Il cimitero dove è sepolto mio padre è su un confine. Lui su quel confine non è morto, come avviene oggi a tante persone, ma ci è nato. A Gorizia. Ne è fuggito da giovane, per studiare, realizzarsi, essere libero. Ma un pezzo del suo cuore è rimasto lì ed era giusto che lì tornasse.
Suo padre quel confine lo ha visto cambiare più volte. Ha combattuto due guerre mondiali, una da una parte e una dall’altra. Lui non ha varcato il confine, è il confine che ha varcato lui. Non in modo indolore. La sua lingua materna è stata proibita, suo figlio non la conosceva. Il suo cognome non è diventato il mio, è stato mutilato per decreto prefettizio.
Da quello stesso confine è entrato in Europa, clandestinamente, il padre di mia figlia, 21 anni fa.
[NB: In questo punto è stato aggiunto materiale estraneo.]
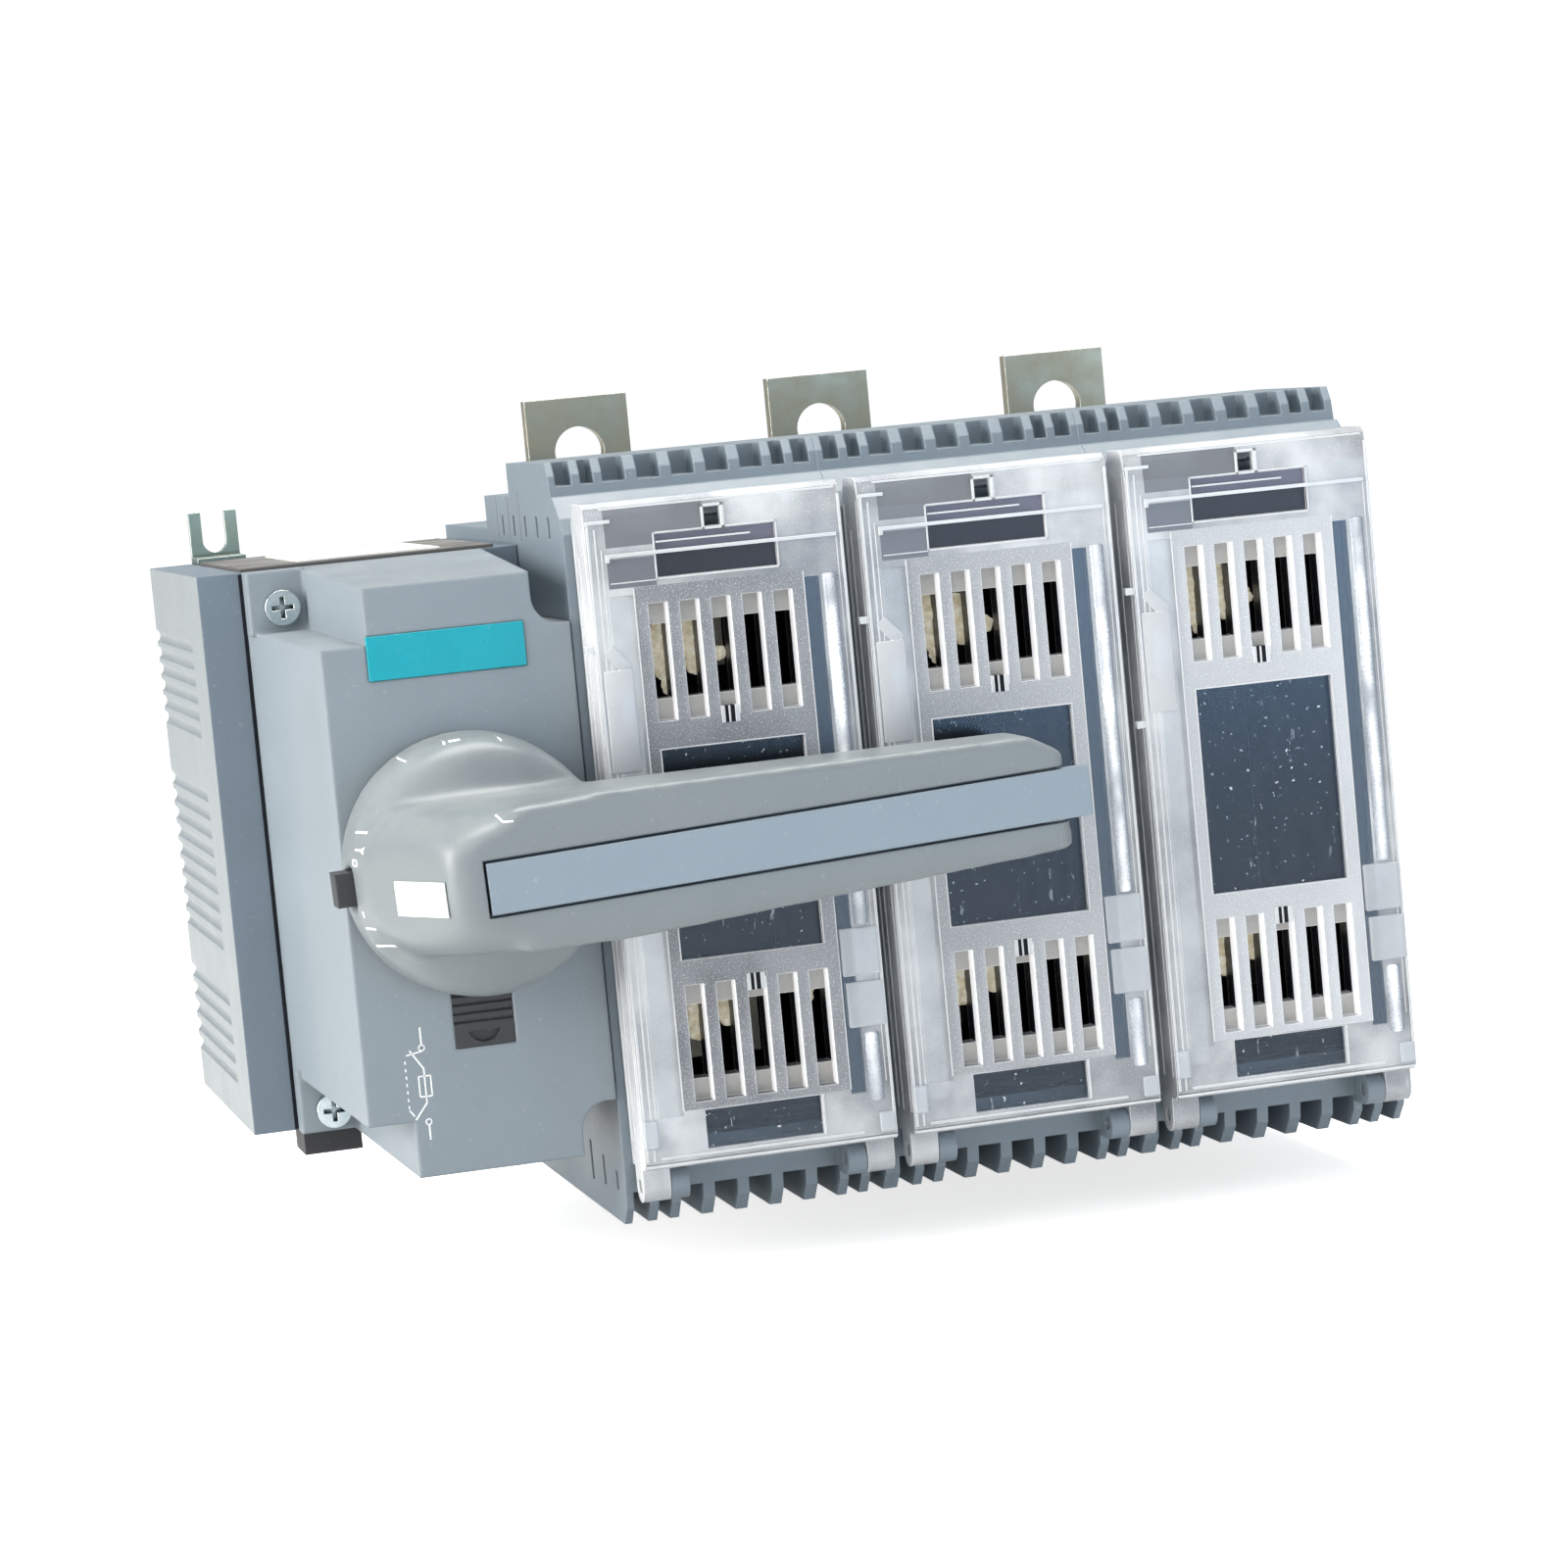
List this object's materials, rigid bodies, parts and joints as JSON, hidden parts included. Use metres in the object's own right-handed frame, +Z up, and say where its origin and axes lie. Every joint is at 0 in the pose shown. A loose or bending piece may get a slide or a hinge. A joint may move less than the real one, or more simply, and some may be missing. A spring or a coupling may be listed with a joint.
{
  "type": "fuse switch disconnector",
  "caption": "Fuse switch disconnector with a side-mounted rotary handle, clear louvred fuse covers and plated terminal tabs.",
  "frame": {"origin": "centre of the back face on the panel, on the middle pole's axis at the middle of the housing height", "axes": "+Z up along the poles, +Y back into the panel, so the covers and handle face -Y, +X to the right across the poles, away from the mechanism"},
  "size_m": [0.257, 0.2001, 0.191],
  "materials": {
    "housing_grey": "satin",
    "side_grey": "satin",
    "cover_grey": "satin",
    "clear_plastic": "glossy",
    "tinned_copper": "mottled",
    "silvered_copper": "satin",
    "shaft_black": "matte",
    "drive_steel": "machined",
    "frame_dark": "matte",
    "pin_steel": "satin",
    "plate_teal": "glossy",
    "screw_zinc": "plated",
    "slide_black": "matte",
    "strip_grey": "matte",
    "card_white": "matte",
    "handle_grey": "satin",
    "bar_grey": "satin",
    "fork_zinc": "plated"
  },
  "bodies": {
    "switch": {"pole_base_1": "housing_grey", "fuse_frame_1": "housing_grey", "upper_terminal_1": "tinned_copper", "upper_fuse_jaw_1": "silvered_copper", "lower_terminal_1": "tinned_copper", "lower_fuse_jaw_1": "silvered_copper", "pole_base_2": "housing_grey", "fuse_frame_2": "housing_grey", "upper_terminal_2": "tinned_copper", "upper_fuse_jaw_2": "silvered_copper", "lower_terminal_2": "tinned_copper", "lower_fuse_jaw_2": "silvered_copper", "pole_base_3": "housing_grey", "fuse_frame_3": "housing_grey", "upper_terminal_3": "tinned_copper", "upper_fuse_jaw_3": "silvered_copper", "lower_terminal_3": "tinned_copper", "lower_fuse_jaw_3": "silvered_copper", "fork_left_top": "fork_zinc", "fork_left_bottom": "fork_zinc", "fork_right_top": "fork_zinc", "fork_right_bottom": "fork_zinc", "cover_hinge_pins": "pin_steel", "mechanism_housing": "side_grey", "mechanism_cover": "cover_grey", "name_plate": "plate_teal", "cover_screws": "screw_zinc", "top_strip": "strip_grey", "top_card": "card_white", "lower_foot": "slide_black", "drive_frame": "frame_dark", "pole_tie_rods": "pin_steel"},
    "turn_handle": {"handle": "handle_grey", "index_card": "card_white", "handle_spindle": "drive_steel", "handle_pinion": "drive_steel"},
    "padlock_slide": {"padlock_bar": "bar_grey"},
    "button": {"release_button": "slide_black"},
    "locking_slide": {"lock_slide": "slide_black"},
    "cover_1": {"fuse_cover_1": "clear_plastic"},
    "cover_2": {"fuse_cover_2": "clear_plastic"},
    "cover_3": {"fuse_cover_3": "clear_plastic"},
    "upper_drive_rack": {"upper_rack": "drive_steel"},
    "upper_switch_shaft": {"upper_cross_shaft": "shaft_black", "upper_shaft_pinion": "drive_steel", "upper_blade_1": "silvered_copper", "upper_blade_2": "silvered_copper", "upper_blade_3": "silvered_copper"},
    "lower_drive_rack": {"lower_rack": "drive_steel"},
    "lower_switch_shaft": {"lower_cross_shaft": "shaft_black", "lower_shaft_pinion": "drive_steel", "lower_blade_1": "silvered_copper", "lower_blade_2": "silvered_copper", "lower_blade_3": "silvered_copper"}
  },
  "joints": [
    {"name": "handle_turn", "type": "hinge", "parent": "switch", "child": "turn_handle", "pos_m": [-0.117, -0.16, -0.0016], "axis": [0, -1, 0], "range_deg": [0, 120]},
    {"name": "padlock_pull", "type": "slide", "parent": "turn_handle", "child": "padlock_slide", "axis": [0.9945, 0.0991, 0.0347], "range_m": [0, 0.014]},
    {"name": "button_press", "type": "slide", "parent": "turn_handle", "child": "button", "axis": [0.9994, 0, 0.0349], "range_m": [0, 0.0024], "stiffness_N_per_m": 200, "springref_m": -0.001},
    {"name": "lock_slide_move", "type": "slide", "parent": "switch", "child": "locking_slide", "axis": [0, 0, 1], "range_m": [0, 0.005]},
    {"name": "upper_rack_move", "type": "slide", "parent": "switch", "child": "upper_drive_rack", "axis": [0, 0, 1], "range_m": [-0.021, 0]},
    {"name": "lower_rack_move", "type": "slide", "parent": "switch", "child": "lower_drive_rack", "axis": [0, 0, 1], "range_m": [0, 0.021]},
    {"name": "upper_shaft_turn", "type": "hinge", "parent": "switch", "child": "upper_switch_shaft", "pos_m": [0, -0.036, 0.0274], "axis": [1, 0, 0], "range_deg": [0, 88]},
    {"name": "lower_shaft_turn", "type": "hinge", "parent": "switch", "child": "lower_switch_shaft", "pos_m": [0, -0.036, -0.0306], "axis": [1, 0, 0], "range_deg": [-88, 0]},
    {"name": "cover_1_hinge", "type": "hinge", "parent": "switch", "child": "cover_1", "pos_m": [-0.06, -0.152, -0.0752], "axis": [1, 0, 0], "range_deg": [0, 5.5]},
    {"name": "cover_2_hinge", "type": "hinge", "parent": "switch", "child": "cover_2", "pos_m": [0, -0.152, -0.0752], "axis": [1, 0, 0], "range_deg": [0, 5.5]},
    {"name": "cover_3_hinge", "type": "hinge", "parent": "switch", "child": "cover_3", "pos_m": [0.06, -0.152, -0.0752], "axis": [1, 0, 0], "range_deg": [0, 95]}
  ],
  "couplings": [
    {"joint": "upper_rack_move", "follows": "handle_turn", "m_per_rad": -0.01},
    {"joint": "lower_rack_move", "follows": "handle_turn", "m_per_rad": 0.01},
    {"joint": "upper_shaft_turn", "follows": "handle_turn", "ratio": 0.72727},
    {"joint": "lower_shaft_turn", "follows": "handle_turn", "ratio": -0.72727}
  ]
}
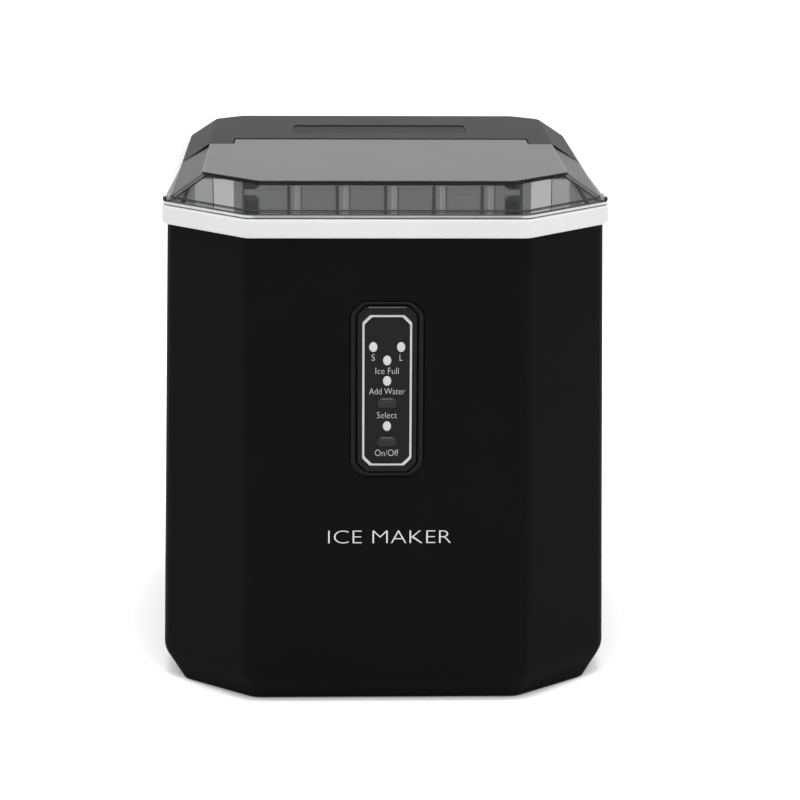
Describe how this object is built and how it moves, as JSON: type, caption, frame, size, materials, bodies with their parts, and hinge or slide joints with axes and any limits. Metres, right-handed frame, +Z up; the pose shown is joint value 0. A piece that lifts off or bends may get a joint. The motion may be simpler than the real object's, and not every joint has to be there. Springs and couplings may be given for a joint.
{
  "type": "countertop ice maker",
  "caption": "Countertop bullet ice maker: chamfered black housing, white rim, smoked hinged lid over a lift-out basket, front control panel with buttons and lamps, refrigeration works inside.",
  "frame": {"origin": "on the floor under the middle of the machine, level with the underside of its rubber feet", "axes": "+Z up, the front with its control panel faces -Y, +X is to the right seen from the front"},
  "size_m": [0.2942, 0.3524, 0.3383],
  "materials": {
    "black_housing": "satin black moulding",
    "gloss_black": "polished black moulding",
    "button_grey": "satin dark grey moulding",
    "white_rim": "satin white moulding",
    "smoked_clear": "smoked transparent plastic, polished",
    "grey_cover": "satin dark grey moulding",
    "black_trim": "black moulding",
    "silver_line": "satin silver plated",
    "lamp_white": "milky translucent lens",
    "liner_white": "satin white food-safe plastic",
    "basket_grey": "light grey plastic",
    "mid_grey": "grey plastic",
    "fan_grey": "dark grey plastic",
    "nickel": "nickel-plated copper",
    "copper": "drawn copper tube",
    "steel": "zinc-plated steel",
    "compressor_black": "black enamelled steel",
    "aluminium": "mill aluminium fins",
    "board": "green circuit board",
    "silicone": "translucent silicone",
    "foot_rubber": "matt black rubber"
  },
  "bodies": {
    "housing": {"body_shell": "black_housing", "rear_panel": "black_housing", "base_pan": "black_housing", "control_bezel": "gloss_black", "control_overlay": "gloss_black", "top_rim": "white_rim", "rear_cover": "grey_cover", "cord_gland": "black_trim", "ice_full_sensor_left": "black_trim", "ice_full_sensor_right": "black_trim", "tray_motor": "black_trim", "water_pump": "black_trim", "fan_shroud": "black_trim", "hot_gas_valve": "black_trim", "silver_trim": "silver_line", "lamp_small_ice": "lamp_white", "lamp_large_ice": "lamp_white", "lamp_ice_full": "lamp_white", "lamp_add_water": "lamp_white", "lamp_power": "lamp_white", "inner_liner": "liner_white", "float_post": "liner_white", "evaporator_frame": "mid_grey", "evaporator": "nickel", "discharge_pipe": "copper", "liquid_pipe": "copper", "capillary_tube": "copper", "suction_pipe": "copper", "hot_gas_pipe": "copper", "filter_drier": "copper", "rear_screw_left_low": "steel", "rear_screw_right_low": "steel", "rear_screw_left_high": "steel", "rear_screw_right_high": "steel", "hinge_pin_left": "steel", "hinge_pin_right": "steel", "compressor_bracket": "steel", "fan_motor": "steel", "compressor": "compressor_black", "condenser": "aluminium", "main_board": "board", "display_board": "board", "water_hose": "silicone", "drain_tube": "silicone", "foot_front_left": "foot_rubber", "foot_front_right": "foot_rubber", "foot_rear_left": "foot_rubber", "foot_rear_right": "foot_rubber"},
    "lid": {"lid": "smoked_clear", "lid_tab_left": "black_trim", "lid_tab_right": "black_trim"},
    "basket": {"ice_basket": "basket_grey"},
    "tray": {"water_tray": "basket_grey"},
    "shovel": {"ice_shovel": "mid_grey"},
    "fan": {"fan_blade": "fan_grey"},
    "select_button": {"select_button": "button_grey"},
    "power_button": {"power_button": "button_grey"},
    "drain_cap": {"drain_cap": "black_trim"},
    "float": {"water_float": "black_trim"}
  },
  "joints": [
    {"name": "lid_hinge", "type": "hinge", "parent": "housing", "child": "lid", "pos_m": [0, 0.0298, 0.3339], "axis": [-1, 0, 0], "range_deg": [0, 95]},
    {"name": "basket_lift", "type": "slide", "parent": "housing", "child": "basket", "axis": [0, 0, 1], "range_m": [0, 0.02]},
    {"name": "tray_tilt", "type": "hinge", "parent": "housing", "child": "tray", "pos_m": [0, 0.034, 0.262], "axis": [1, 0, 0], "range_deg": [0, 55]},
    {"name": "shovel_swing", "type": "hinge", "parent": "housing", "child": "shovel", "pos_m": [0, -0.018, 0.309], "axis": [-1, 0, 0], "range_deg": [0, 35]},
    {"name": "fan_spin", "type": "hinge", "parent": "housing", "child": "fan", "pos_m": [0.04, 0.137, 0.07], "axis": [0, 1, 0], "continuous": true},
    {"name": "select_press", "type": "slide", "parent": "housing", "child": "select_button", "axis": [0, 0.9997, -0.0225], "range_m": [0, 0.001], "stiffness_N_per_m": 300},
    {"name": "power_press", "type": "slide", "parent": "housing", "child": "power_button", "axis": [0, 0.9997, -0.0225], "range_m": [0, 0.001], "stiffness_N_per_m": 300},
    {"name": "drain_cap_turn", "type": "hinge", "parent": "housing", "child": "drain_cap", "pos_m": [-0.1416, -0.06, 0.036], "axis": [-1, 0, 0], "range_deg": [0, 180]},
    {"name": "float_rise", "type": "slide", "parent": "housing", "child": "float", "axis": [0, 0, 1], "range_m": [0, 0.018]}
  ],
  "couplings": [
    {"joint": "shovel_swing", "follows": "tray_tilt", "ratio": 0.63}
  ]
}
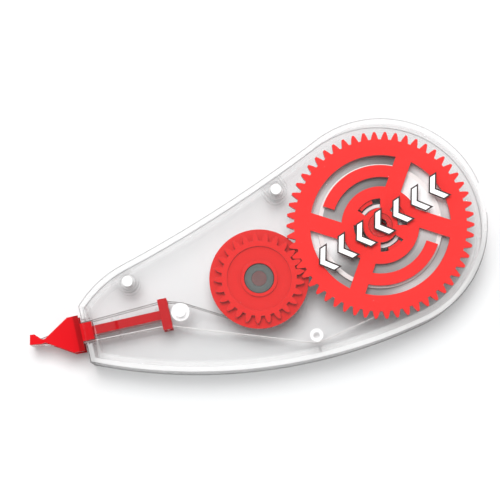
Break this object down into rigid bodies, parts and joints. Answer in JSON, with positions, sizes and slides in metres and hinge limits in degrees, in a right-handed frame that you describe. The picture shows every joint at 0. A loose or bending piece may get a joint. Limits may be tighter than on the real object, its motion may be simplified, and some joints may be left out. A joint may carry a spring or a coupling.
{
  "type": "correction tape roller",
  "caption": "Clear two-part case holding two meshed tape spools, a slipping clutch and a flexing applicator that lays correction tape from its tip.",
  "frame": {"origin": "where the supply spool's axis meets the flat rear face", "axes": "+X from the applicator tip to the round end, +Y across the case towards its hollow edge, +Z out of the front cover along both spool axes"},
  "size_m": [0.085, 0.04, 0.0124],
  "materials": {
    "clear_case": "clear polished polystyrene",
    "red_gear": "satin moulded acetal",
    "red_spool": "satin moulded acetal",
    "red_applicator": "satin moulded acetal",
    "core_grey": "satin",
    "tape_roll": "wound film edges",
    "bush_grey": "satin",
    "tape": "coated film",
    "liner": "thin release film"
  },
  "bodies": {
    "case": {"rear_cover": "clear_case", "front_cover": "clear_case", "take_up_bush": "bush_grey", "fresh_tape_run": "tape", "used_liner_run": "liner"},
    "supply_drive": {"supply_gear": "red_gear"},
    "supply_spool": {"supply_core": "core_grey", "supply_tape_roll": "tape_roll"},
    "take_up": {"take_up_spool": "red_spool", "used_liner_roll": "liner"},
    "applicator_body": {"applicator": "red_applicator", "tip_tape_loop": "tape"}
  },
  "joints": [
    {"name": "supply_gear_spin", "type": "hinge", "parent": "case", "child": "supply_drive", "pos_m": [0, 0, 0.0062], "axis": [0, 0, 1], "continuous": true},
    {"name": "supply_clutch_slip", "type": "hinge", "parent": "supply_drive", "child": "supply_spool", "pos_m": [0, 0, 0.0062], "axis": [0, 0, 1], "continuous": true},
    {"name": "take_up_spin", "type": "hinge", "parent": "case", "child": "take_up", "pos_m": [-0.02326, -0.00454, 0.0062], "axis": [0, 0, 1], "continuous": true},
    {"name": "applicator_flex", "type": "hinge", "parent": "case", "child": "applicator_body", "pos_m": [-0.0411, -0.00695, 0.0058], "axis": [0, 0, 1], "range_deg": [-1, 1], "stiffness_Nm_per_rad": 1.5}
  ],
  "couplings": [
    {"joint": "take_up_spin", "follows": "supply_gear_spin", "ratio": -2.16}
  ]
}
Anche lui parla male la lingua di sua madre e suo padre: il curdo in Turchia era proibito. Di Gorizia ricorda la gentilezza dei poliziotti, che gli hanno offerto sigarette e un panino, e le scritte sulle pareti della stanza dove gli stranieri come lui venivano trattenuti prima di ricevere il foglio di espulsione che consentiva loro di riprendere il cammino verso il nord: “Coraggio, fratelli, siete in Europa”.
Mi pare che ci sia un filo nella mia vita che mi riporta costantemente ai confini e al loro impatto sulla vita delle persone. Ai confini geografici, a quelli culturali, a quelli esterni e a quelli interni. Penso ai confini finti dell’Africa, tracciati con la squadra. Alle linee rette che danno un illusorio senso di ordine. Dentro, fuori. Bianco, nero. Sì, no. Quella rassicurante logica binaria, che piace tanto ai computer, ma è così incompatibile con la complessità di sentimenti, di identità, di relazioni. Incompatibile con la vita, in pratica.